Marco Travaglio nel Suo editoriale di oggi - “Perché”, su “il Fatto Quotidiano”: Se la memoria degl’italiani non
fosse quella dei pesci rossi, che dura al massimo tre mesi, i contestatori in
piazza o nel web contro Marini e chi l’ha scelto ricorderebbero che sono
vent’anni che manifestiamo per la stessa cosa. Dal popolo dei fax ai girotondi,
dal Palavobis al popolo viola, da 5Stelle alle altre emersioni del fenomeno
carsico che Ginsborg chiama “ceto medio riflessivo”, l’obiettivo è sempre il
compromesso al ribasso destra-sinistra contro la Costituzione, la legalità, la
magistratura indipendente e la libera informazione. È ora di cambiare slogan e
prendere atto della realtà: urlare “Perché lo fate?” o “Non fatelo!” è troppo
ingenuo per bastare. Perché l’hanno sempre fatto e sempre lo faranno. E non
perché si sbaglino ogni volta. Non si può sbagliare sempre, ininterrottamente,
per vent’anni. È paurosa la sensazione di disorientamento di queste ore.

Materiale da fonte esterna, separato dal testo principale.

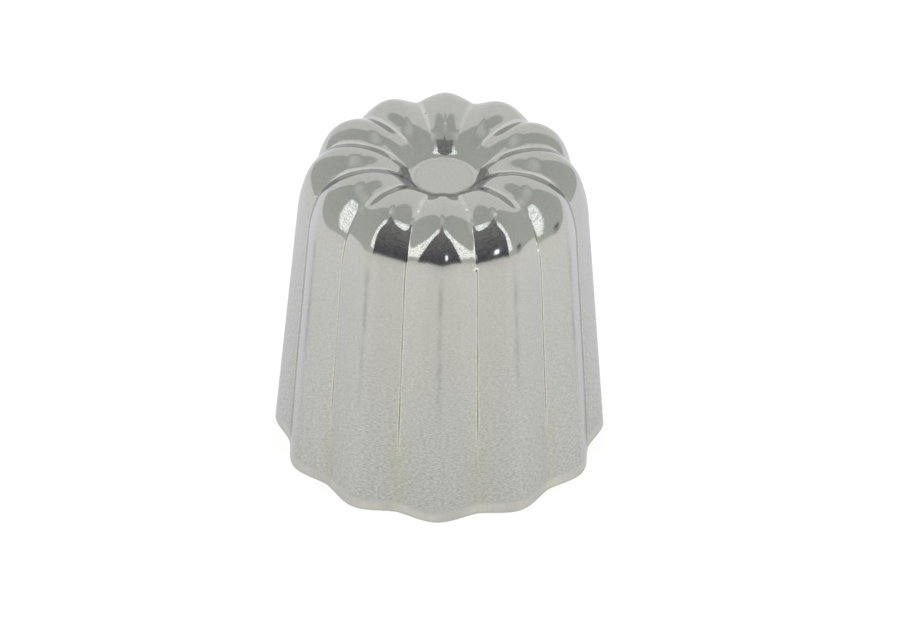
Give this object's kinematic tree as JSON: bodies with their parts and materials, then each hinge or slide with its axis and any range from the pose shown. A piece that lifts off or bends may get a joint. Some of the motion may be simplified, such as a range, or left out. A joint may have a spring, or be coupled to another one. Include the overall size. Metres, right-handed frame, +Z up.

Si scopre però una certezza: il popolo della “sinistra” è guidato da strateghi
resi ciechi dalla supponenza del potere, dall’alterigia propria di creature
inadeguate a condurre oltre il guado un paese in affanno ed immiserito.
Ciao, Ettore. Da ieri sto cercando di far firmare l' appello per Rodotà PredidentedR. Ma che è successo al PD? Lascio un saluto.Franca.